Quote Originally Posted by bourbon View Post
If the data comes back and affirms what Mitchell is saying, naked short selling would still not be to blame Lehman's collapse?
Naked short selling can hasten the collapse of a corporation that has weak or terminal fundamentals. Note that nobody was doing naked short selling of, say, Wal-Mart in such a fashion as to "drive the price down." Companies like Lehman were lying motionless on thin ice, hoping for a passerby to throw them a line and drag them to shore. Short sellers just turned up the heat so the ice would melt quicker before a good samaritan (or politician with a bag of taxpayer dollars) could come along with assistance.

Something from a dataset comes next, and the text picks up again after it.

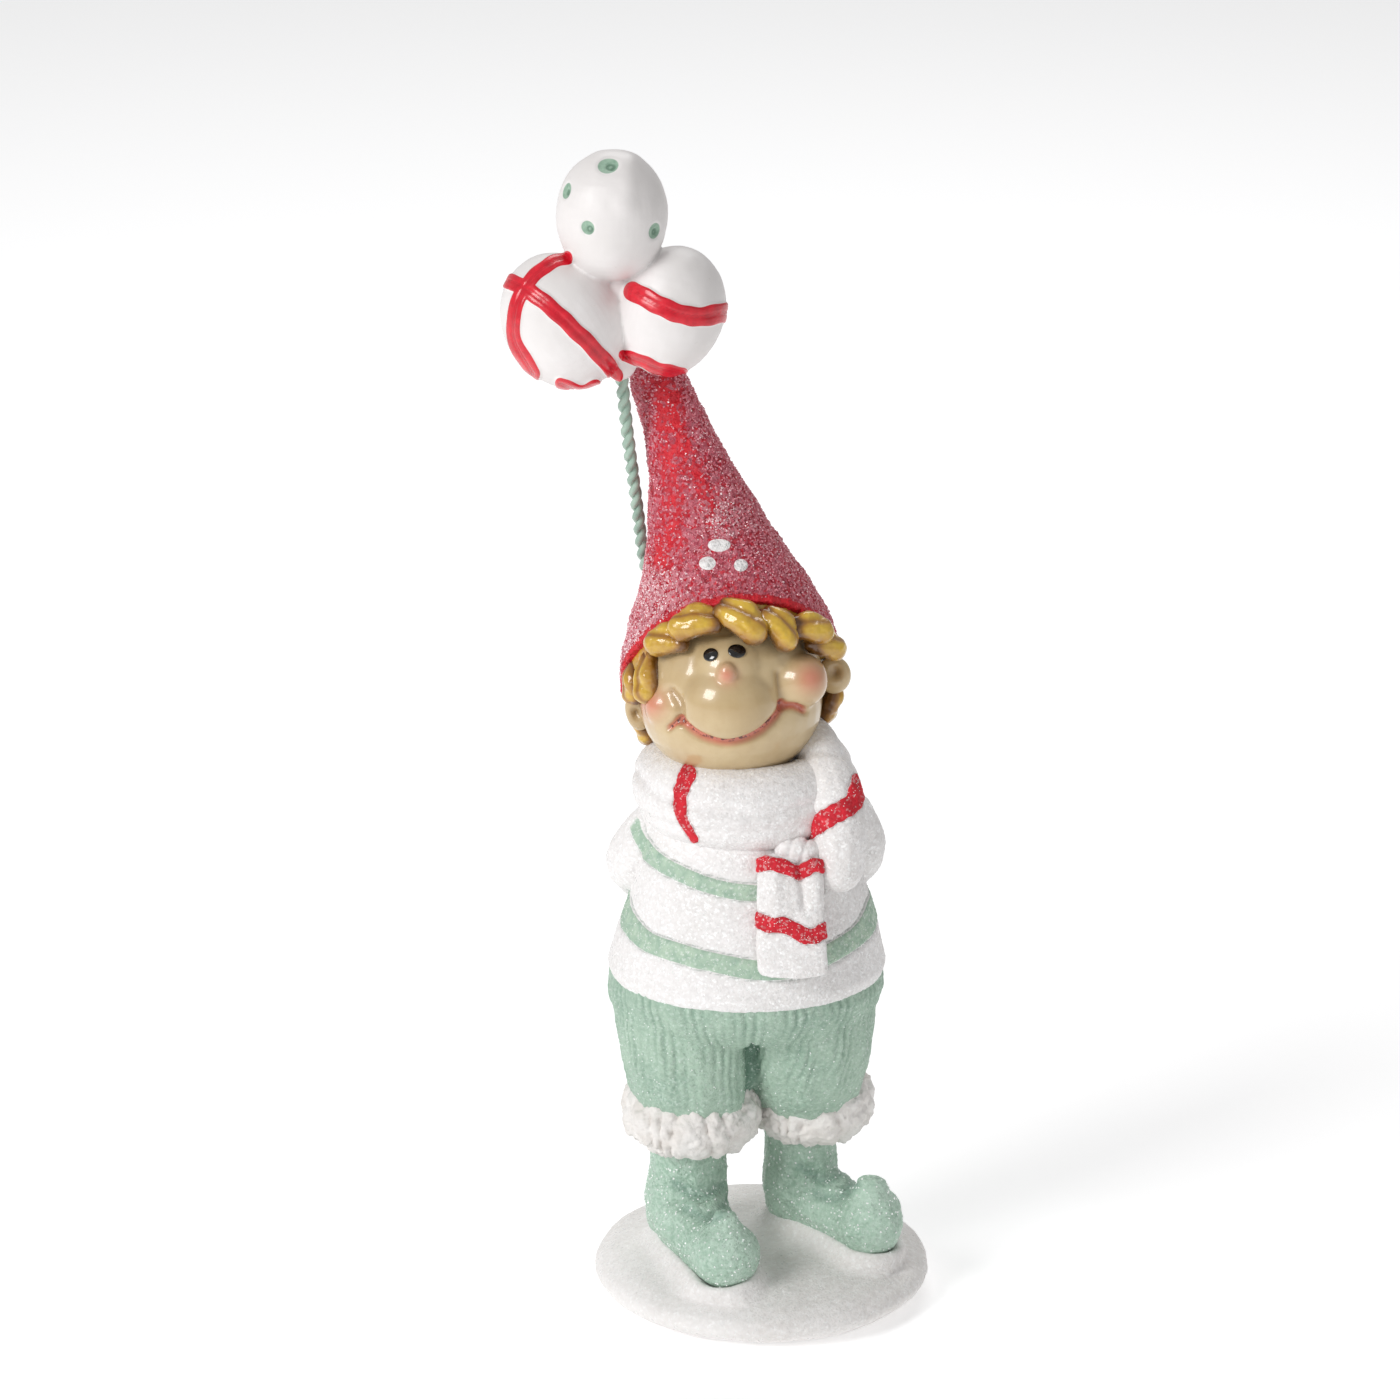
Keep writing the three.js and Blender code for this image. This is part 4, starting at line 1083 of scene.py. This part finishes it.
for shape in balloons.values():
    for path, half in shape["ribbons"]:
        far = farFrom(seen, smoothPath(path))
        ribbon = np.maximum(ribbon, shelf(far, half + 0.06 * np.sin(seen[:, 0] * 2.3), 0.2))
        groove = np.maximum(groove, hill(far - half * 0.12, 0.14))
    for at, radius in shape["dots"]:
        middle = xyz[np.argmin(np.linalg.norm(seen - np.array(at), axis=1) + 0.05 * xyz[:, 1])]
        offset = (xyz - middle) / radius
        dent = np.maximum(dent, shelf(np.linalg.norm(offset, axis=1), 0.95, 0.25))
        # the small pit inside each dot, pressed in and darkened by the paint as painted shade
        shaded_pit = np.maximum(shaded_pit, hill(np.linalg.norm(offset - (0.25, 0, -0.2), axis=1) - 0.35, 0.16))
push(balloon, ribbon, 0.3)
push(balloon, groove, -0.13)
push(balloon, dent, -0.3)
push(balloon, shaded_pit, -0.25)
# painted shade: the ribbon grooves and the pits in the dots are marked for the paint to darken
for name, values in (("red", ribbon), ("shaded_groove", groove * 0.6), ("green", dent), ("shaded_pit", shaded_pit)):
    remember(balloon, name, values)
hand(balloon, "balloon", stem,
     nodes=["balloon_top", "balloon_right", "balloon_left", "balloon_neck"])
print("balloons done")

# twisted wire
wire = {
    "route": [(-5.0, 19.0, 56.6), (-5.2, 19.2, 62), (-9.2, 19.2, 80), (-14.0, 17.2, 95), (-16.7, 12.6, 106),
              (-17.7, 9.2, 115), (-18.5, 6.0, 122.7), (-19.1, 3.5, 128.7), (-19.7, 0.9, 136.2),
              (-19.8, 0.3, 139.6)],
    "pitch": 4.5, "strand": 0.56, "offset": 0.39,
}
route = smoothPath(wire["route"], 30)
gone = np.concatenate([[0], np.cumsum(np.linalg.norm(np.diff(route, axis=0), axis=1))])
for phase, letter in ((0, "a"), (math.pi, "b")):
    turning = []
    for i in range(0, len(route), 2):
        ahead = route[min(i + 1, len(route) - 1)] - route[max(i - 1, 0)]
        ahead /= np.linalg.norm(ahead)
        side = np.cross(ahead, (0, 1, 0))
        side /= np.linalg.norm(side)
        front = np.cross(ahead, side)
        angle = phase + 2 * math.pi * gone[i] / wire["pitch"]
        spot = route[i] + wire["offset"] * (side * math.cos(angle) + front * math.sin(angle))
        turning.append((*spot, wire["strand"]))
    strand = rod(turning, sides=10, steps=2)
    settle(strand, f"wire_strand_{letter}_skin")
    hand(strand, "wire", stem, nodes=[f"wire_strand_{letter}"])
print("wire done")

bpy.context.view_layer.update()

Especially in a market where people with giant gobs of money are searching high and low for anything that will get them a better return than the market, taking out short positions, short sales, and even naked short sales on fundamentally weak stocks (like financials, particularly the ones made most vulnerable by subprime/MBS) were all perfectly logical (omitting the question of whether it was ethical). On the other hand, I doubt many of them wasted any time betting millions or billions on the collapse of Wal-Mart or Johnson & Johnson because if they did take out speculative short positions by way of options or short selling, then even if they had a significant impact on those stock prices, it would have been very short lived and would most likely have popped right back to the original price as soon as the market saw a buying opportunity.

Naked short sellers hastened the collapse of fundamentally weak companies. The question that I think we should be asking is whether, in the long run, that is a bad thing. I don't think the answer is an obvious one and I don't think I know the answer. Would Lehman have come out of this situation intact if it could have bought a few more months of time? Or did the short sellers just rip off the band-aid and get it over with?